In all honesty, I can’t fathom the strategy that is going into this. RIM marketshare is plummeting. This is not an arguable idea. It’s fact. RIM once dominated the smartphone market. In the U.S. alone, they had 43% of the smartphone market last year. What happened? Well, let’s look at some data:
According to comScore, in January of 2010, RIM had 43% of the smartphone market, a market which had 42.7 million smartphone users. Fast-forward to July of 2010, and they’re down to 39.3% marketshare in the U.S.. However, that is 39.4% of a now 53.4 million user market. The market itself has increased by about 25%. In terms of sheer users, despite losing marketshare, RIM actually gained total users. Take a look:
In terms of actual RIM users, they were actually gaining for much of last year. And by a pretty striking amount. In fact, between July 2010 and February 2011, a period which we’ll note saw the advent of the iPhone 4, the Evo, the Droid X, the entire Galaxy S line, and the brand new WP7 platform, RIM only lost about 800,000 users. To put that in perspective, Apple sold 1.7 million phones during the (first) opening weekend of the iPhone 4, and Android currently activates 350,000 devices daily (or roughly 2.5 million devices weekly). Is it bad for a platform when it loses users? Of course. But given how aggressively the iPhone and Android are pursuing their onslaught, the fact that it took seven months for Blackberry to lose only 800,000 users is nothing short of surprising.

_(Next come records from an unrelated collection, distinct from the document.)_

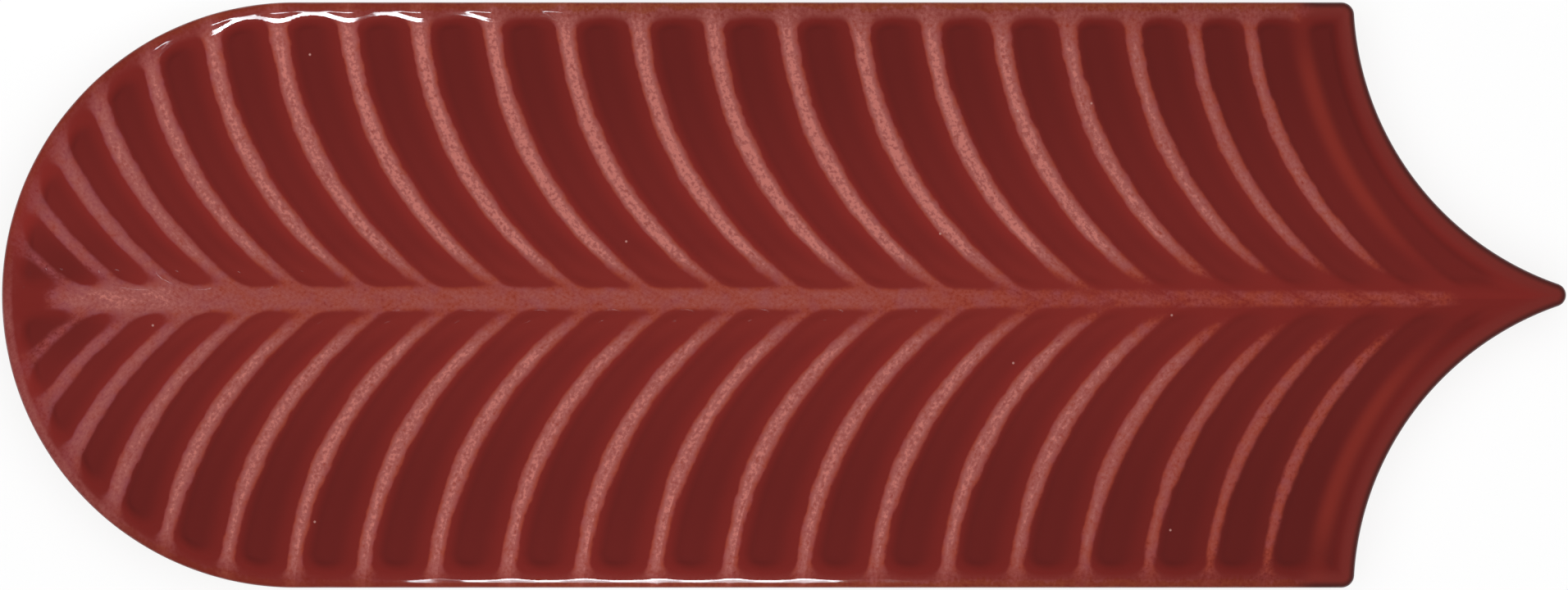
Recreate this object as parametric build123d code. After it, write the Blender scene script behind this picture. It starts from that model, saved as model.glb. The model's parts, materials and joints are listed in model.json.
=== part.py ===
from build123d import *
import math
import os

# Wall tile shaped as a long leaf, one piece of fired and glazed clay.
# It lies on its unglazed back: +X runs along the midrib from the round end to the point,
# +Y across the tile, +Z out of the glazed face. The origin is the middle of the back.

# Outline
tile_width = 100.0
tile_length = 267.0
tile_thickness = 10.0
joint_width = 2.0  # gap left for grout between a tile and its neighbours
corner_radius = 2.2  # where a straight side meets a hollow end arc
tip_radius = 2.0
face_edge_radius = 1.7  # roll of the glazed face into the sides
back_edge_bevel = 0.6

# Border of the relief
rim_width = 2.0
rim_slope_run = 2.6  # from the top of the rim in to the floor of the hollows
relief_corner_radius = 3.0
relief_tip_radius = 2.8

# Leaf ribs, each a copy of one arc slid along the tile
rib_count = 23
rib_arc_radius = 62.5
rib_arc_offset = 52.9  # from the midrib line out to the centre of the arc
first_rib_x = 6.4  # on the midrib line, from the round end
rib_pitch_round_end = 8.0
rib_pitch_middle = 12.6
rib_pitch_point_end = 9.0
rib_stagger = 2.7  # shift of the lower half toward the point
rib_crest_radius = 3.5
fading_ribs = 5  # ribs that grow out of the round end, the first one lowest
sinking_ribs = 7  # ribs that get lower toward the hollow end arcs
last_rib_share = 0.55  # height of the last rib
hollow_depth = 1.3  # from the rim, where the glaze pools
hollow_low_share = 0.33  # lowest line of a hollow, as a share of the pitch past the rib

# Midrib
midrib_offset = -0.65  # off the middle of the tile
midrib_width_round_end = 3.4  # across its flat top
midrib_width_point_end = 2.0
midrib_slope_run = 1.3
midrib_crest_radius = 1.6
midrib_drop = 0.05  # its top under the rim
midrib_point_gap = 6.0  # from the point back to its end, inside the rim

# Back
back_border = 9.0
groove_count = 7
groove_width = 6.0
groove_depth = 1.2

# Places that follow from the sizes above
half_width = tile_width / 2
end_x = tile_length / 2
round_centre_x = half_width - end_x
nest_radius = half_width + joint_width
nest_offset = half_width + joint_width / 2
nest_x = end_x - tip_radius + math.sqrt((nest_radius + tip_radius) ** 2 - nest_offset**2)
floor_z = tile_thickness - hollow_depth


def point_on_nest(radius, centre, side):
    """Touch point between a nest arc of this radius and a rounding about centre."""
    nest = Vector(nest_x, side * nest_offset)
    return nest + (centre - nest).normalized() * radius


def leaf_outline(inset, corner, tip):
    """Outline of the tile drawn in by inset, with its own rounding at the corners and the tip."""
    side_y = half_width - inset
    nest = nest_radius + inset
    corner_x = nest_x - math.sqrt((nest + corner) ** 2 - (nest_offset - side_y + corner) ** 2)
    tip_x = nest_x - math.sqrt((nest + tip) ** 2 - nest_offset**2)
    corner_top = Vector(corner_x, side_y - corner)
    corner_low = Vector(corner_x, corner - side_y)
    tip_centre = Vector(tip_x, 0)
    a = Vector(round_centre_x, side_y)
    b = Vector(corner_x, side_y)
    c = point_on_nest(nest, corner_top, 1)
    d = point_on_nest(nest, tip_centre, 1)
    e = point_on_nest(nest, tip_centre, -1)
    f = point_on_nest(nest, corner_low, -1)
    g = Vector(corner_x, -side_y)
    h = Vector(round_centre_x, -side_y)
    nest_top = Vector(nest_x, nest_offset)
    nest_low = Vector(nest_x, -nest_offset)
    edges = [
        Line(a, b),
        ThreePointArc(b, corner_top + ((b + c) / 2 - corner_top).normalized() * corner, c),
        ThreePointArc(c, nest_top + ((c + d) / 2 - nest_top).normalized() * nest, d),
        ThreePointArc(d, tip_centre + Vector(tip, 0), e),
        ThreePointArc(e, nest_low + ((e + f) / 2 - nest_low).normalized() * nest, f),
        ThreePointArc(f, corner_low + ((f + g) / 2 - corner_low).normalized() * corner, g),
        Line(g, h),
        ThreePointArc(h, Vector(round_centre_x - side_y, 0), a),
    ]
    return make_face(edges)


def rib_places():
    """Place of each rib where its arc is farthest out, with the pitch growing and shrinking."""
    reach = rib_arc_radius - math.sqrt(rib_arc_radius**2 - rib_arc_offset**2)
    x = first_rib_x - end_x - reach
    places = [x]
    gaps = rib_count - 1
    for i in range(gaps):
        t = i / (gaps - 1)
        from_start = rib_pitch_round_end * (1 - t) * (1 - 2 * t)
        from_middle = rib_pitch_middle * 4 * t * (1 - t)
        from_end = rib_pitch_point_end * t * (2 * t - 1)
        x += from_start + from_middle + from_end
        places.append(x)
    return places


def rib_share(i):
    """Height of a rib as a share of the depth: the first ones grow in, the last ones sink."""
    grown = min((i + 1) / (fading_ribs + 1), 1)
    sunk = max(1 - (rib_count - 1 - i) / sinking_ribs, 0)
    return grown * grown * (3 - 2 * grown) * (1 - sunk * (1 - last_rib_share))


def relief_section():
    """Section of the space over ribs and hollows: round ribs with a steep and a gentle side."""
    places = rib_places()
    pitches = [places[i + 1] - places[i] for i in range(rib_count - 1)] + [rib_pitch_point_end]
    start = Vector(places[0] - rib_pitch_round_end * (1 - hollow_low_share), 0, floor_z)
    corners = []
    radii = []
    for i in range(rib_count):
        corners.append(Vector(places[i], 0, floor_z + hollow_depth * rib_share(i)))
        corners.append(Vector(places[i] + pitches[i] * hollow_low_share, 0, floor_z))
        radii.append(rib_crest_radius)
        radii.append(0)
    near = Vector(start.X - tile_width, 0, floor_z)
    far = Vector(corners[-1].X + tile_width, 0, floor_z)
    lid = Vector(0, 0, hollow_depth + 1)
    wave = FilletPolyline(near, start, *corners, far, radius=[0, *radii])
    return make_face([*wave.edges(), *Polyline(far, far + lid, near + lid, near).edges()])


def relief_half(side):
    """Space over one half of the leaf: the section slid along a rib's arc to the midrib."""
    outer = Vector(0, rib_arc_offset, 0)
    centre = Vector(rib_arc_radius, rib_arc_offset, 0)
    inner = Vector(centre.X - math.sqrt(rib_arc_radius**2 - rib_arc_offset**2), 0, 0)
    middle = centre + ((outer + inner) / 2 - centre).normalized() * rib_arc_radius
    path = Edge.make_three_point_arc(outer, middle, inner)
    section = Pos(0, rib_arc_offset, 0) * relief_section()
    space = sweep(section, path=path, normal=(0, -1, 0))
    if side < 0:
        space = Pos(rib_stagger, 0, 0) * mirror(space, about=Plane.XZ)
    return Pos(0, midrib_offset, 0) * space


def midrib():
    """Low round-edged bar along the leaf, narrower toward the point, with drafted sides."""
    height = tile_thickness - midrib_drop - floor_z
    start = Vector(rim_width - end_x, midrib_width_round_end / 2 + midrib_slope_run)
    end = Vector(end_x - midrib_point_gap, midrib_width_point_end / 2 + midrib_slope_run)
    foot = Polygon((start.X, -start.Y), (end.X, -end.Y), (end.X, end.Y), (start.X, start.Y), align=None)
    bar = extrude(foot, height, taper=math.degrees(math.atan2(midrib_slope_run, height)))
    crests = bar.edges().group_by(Axis.Z)[-1].sort_by(Axis.Y)
    return Pos(0, midrib_offset, floor_z) * fillet([crests[0], crests[-1]], midrib_crest_radius)


def back_grooves():
    """Keying grooves for the adhesive, each as long as the flat border around them lets it be."""
    first_y = half_width - back_border - groove_width / 2
    grooves = Part()
    for i in range(groove_count):
        y = first_y * (2 * i / (groove_count - 1) - 1)
        outer_y = abs(y) + groove_width / 2
        round_reach = math.sqrt(max((half_width - back_border) ** 2 - outer_y**2, 0))
        nest_reach = math.sqrt((nest_radius + back_border) ** 2 - (nest_offset - outer_y) ** 2)
        start = round_centre_x - round_reach
        end = nest_x - nest_reach
        bar = Pos((start + end) / 2, y) * Rectangle(end - start, groove_width)
        grooves += extrude(bar, groove_depth, dir=(0, 0, 1))
    return grooves


body = extrude(leaf_outline(0, corner_radius, tip_radius), tile_thickness)
body = fillet(body.faces().sort_by(Axis.Z)[-1].edges(), face_edge_radius)
body = chamfer(body.faces().sort_by(Axis.Z)[0].edges(), back_edge_bevel)

well_outline = leaf_outline(rim_width, relief_corner_radius, relief_tip_radius)
well = Pos(0, 0, floor_z) * extrude(well_outline, hollow_depth + 1)
well = chamfer(well.faces().sort_by(Axis.Z)[0].edges(), hollow_depth, rim_slope_run)

tile = body
for side in (1, -1):
    tile -= well & relief_half(side)
tile += midrib()
tile -= back_grooves()

os.makedirs("parts", exist_ok=True)
export_step(tile, "parts/tile.step")
print("solids", len(tile.solids()), "faces", len(tile.faces()), "volume", round(tile.volume))
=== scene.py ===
"""Leaf-shaped wall tile: one fired clay body under an oxblood glaze that runs thin over its ribs."""

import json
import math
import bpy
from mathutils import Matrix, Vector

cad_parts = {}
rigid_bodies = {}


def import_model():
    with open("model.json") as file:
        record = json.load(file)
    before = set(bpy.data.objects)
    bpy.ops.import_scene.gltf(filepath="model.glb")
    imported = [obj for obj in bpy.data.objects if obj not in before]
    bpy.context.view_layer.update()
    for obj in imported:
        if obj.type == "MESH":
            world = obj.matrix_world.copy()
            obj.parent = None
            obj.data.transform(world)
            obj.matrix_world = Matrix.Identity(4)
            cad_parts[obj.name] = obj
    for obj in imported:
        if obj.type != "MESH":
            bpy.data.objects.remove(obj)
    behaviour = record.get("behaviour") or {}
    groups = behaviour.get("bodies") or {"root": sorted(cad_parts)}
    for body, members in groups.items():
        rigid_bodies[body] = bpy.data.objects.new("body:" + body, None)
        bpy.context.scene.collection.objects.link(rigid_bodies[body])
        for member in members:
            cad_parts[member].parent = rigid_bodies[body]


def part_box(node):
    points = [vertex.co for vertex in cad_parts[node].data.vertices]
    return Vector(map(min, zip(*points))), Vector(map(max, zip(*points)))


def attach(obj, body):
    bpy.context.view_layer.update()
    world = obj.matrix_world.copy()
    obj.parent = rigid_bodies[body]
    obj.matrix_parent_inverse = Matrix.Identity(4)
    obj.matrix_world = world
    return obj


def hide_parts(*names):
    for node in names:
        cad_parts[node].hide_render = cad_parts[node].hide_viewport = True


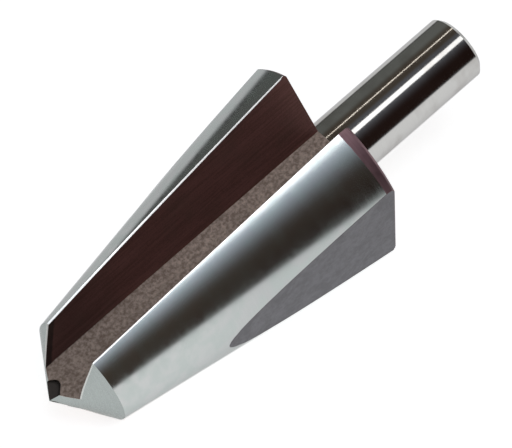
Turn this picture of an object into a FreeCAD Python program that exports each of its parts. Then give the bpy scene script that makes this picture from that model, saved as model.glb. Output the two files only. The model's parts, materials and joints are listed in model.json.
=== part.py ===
"""Cone drill bit, 16 to 30.5 mm: one piece of tool steel with two flutes, for tube and sheet metal.

The bit is turned from one bar and then ground. Its own frame has the tip at the origin and the
axis along +Z, with the floor of one flute facing +X. The second flute, land, flat, point flank and
gash are the first ones turned half a turn about Z. At the end the bit is laid down on the two edges
of one flute, as it comes to rest on a table. Sizes are millimetres and degrees.
"""

import FreeCAD, Part
import itertools
import math
import os
import Sketcher

V = FreeCAD.Vector
RIM_STEP = 1.0
CONTACT_SLACK = 0.05

SIZES = {
    # turned blank
    "overall_length": 74.0,
    "head_length": 50.0,
    "head_diameter": 30.5,
    "shank_diameter": 9.5,
    "shank_end_chamfer": 0.5,
    "back_edge_chamfer": 0.4,
    "shank_root_radius": 0.4,
    "blank_allowance": 2.0,
    # cutting lands, ground eccentric so that each falls away behind its cutting edge
    "land_half_angle": 9.3,
    "margin_length": 0.75,
    "land_offset": 0.16,
    # point flanks, ground about a tipped axis so that each lip has relief
    "point_half_angle": 54.6,
    "lip_relief": 1.6,
    # flute: a floor, a rake face square to it and a sloping heel wall
    "floor_distance": 1.28,
    "floor_width": 6.5,
    "rake_face_distance": 3.23,
    "heel_wall_angle": 123.0,
    "core_taper": 4.67,
    "side_lean": 2.18,
    # flat along the middle of each land
    "flat_azimuth": 93.7,
    "flat_distance": 9.39,
    "flat_taper": 3.67,
    # gash that thins the web at the tip
    "gash_azimuth": 19.0,
    "gash_distance": 0.15,
    "gash_lip_across": 0.52,
    "gash_lip_height": 1.18,
    "gash_end_across": 0.95,
    "gash_end_height": 1.68,
    "gash_end_radius": 0.77,
    "gash_run_out": 3.0,
}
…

So, what’s happening then? Why is RIM getting such a bad rap lately? To put it quite simply, they’re targeting their devices, their platform, everything they’re doing, squarely at their current userbase. They think they’re reaching out to new demographics, but they’re doing it while still leaving one foot inside their home base. They’re terrified to actually branch out and alienate their current users. They believe, as many critics do, that they’re losing their users. And, to a degree, that’s true. However, the much, much, much bigger problem is that they are not gaining users from anywhere else. To be clear: Android and the iPhone are not eating away at RIM’s marketshare because they’re taking Blackberry users away, they’re eating away RIM’s marketshare because they’re growing the market outside of the demographics RIM usually targets.
And this problem of learning who to target is a problem RIM has had for a while. For years, Blackberries appealed to the business-y suit types. And it’s worked well for them! They achieved an overwhelming majority of a small market. But now that market is growing. It includes folks young and old, wealthy and poor. And yes, ok, they like Twitter and Facebook. But it’s not like they get excited at the words. I like Twitter. I use it everyday. I loathe to actually say those words because even to a guy like me, saying “I tweeted about that” sounds childish. I can’t deny the utility of the service, but I don’t crap my pants when someone says “This thing does Twitter!” And, for that matter RIM, everything does Twitter now. It’s part of what made Twitter so popular so quickly, that you could use it from just about any device that had an internet connection. Don’t use Twitter as a sales point.
RIM needs to figure out who they’re marketing towards and fast. They’ve needed to do this a while. They think they’re doing it. They’re not.
And here’s the thing, RIM. It’s perfectly ok if you don’t get your act together on this. You have a loyal fanbase. Clearly. Until you do what Microsoft and Nokia did and just outright pull the plug on your platform, you will have people ready and willing to buy your devices for a while to come. The smartphone market is still immature, despite its thriving vibrance. As of February 2011, only 70 million U.S. users have smartphones. Less than a fourth of Americans. And the worldwide market? Even fewer. There’s plenty of room for everyone. For now, at least. But your problem is not that you’re losing your current customers. And designing a tablet to be used in tandem with your phones is not going to keep the few that are leaving. And supporting Android apps in a roundabout way is not going to get people to buy your tablet instead of any of the myriad of Android tablets that are about to be available.
You want to win over new demographics? Do something different. Google brought in a hyper-connected platform with free map/navigation software. Apple created a smartphone that is clean, high-quality, and simple to use. Microsoft made the gutsy move of ditching their entire old platform to create a new one with a brilliant interface and a controlled ecosystem designed to allow for hardware differentiation from a variety of manufacturers while keeping quality high. What’s your hook? You put a touchscreen on the Bold? Your tablet will eventually have 3G? No. Guys. Come on.
Do something new. Take a risk. Something. Because it’s not your current consumers you need to convince. It’s the rest of us. And so far? We’re unimpressed.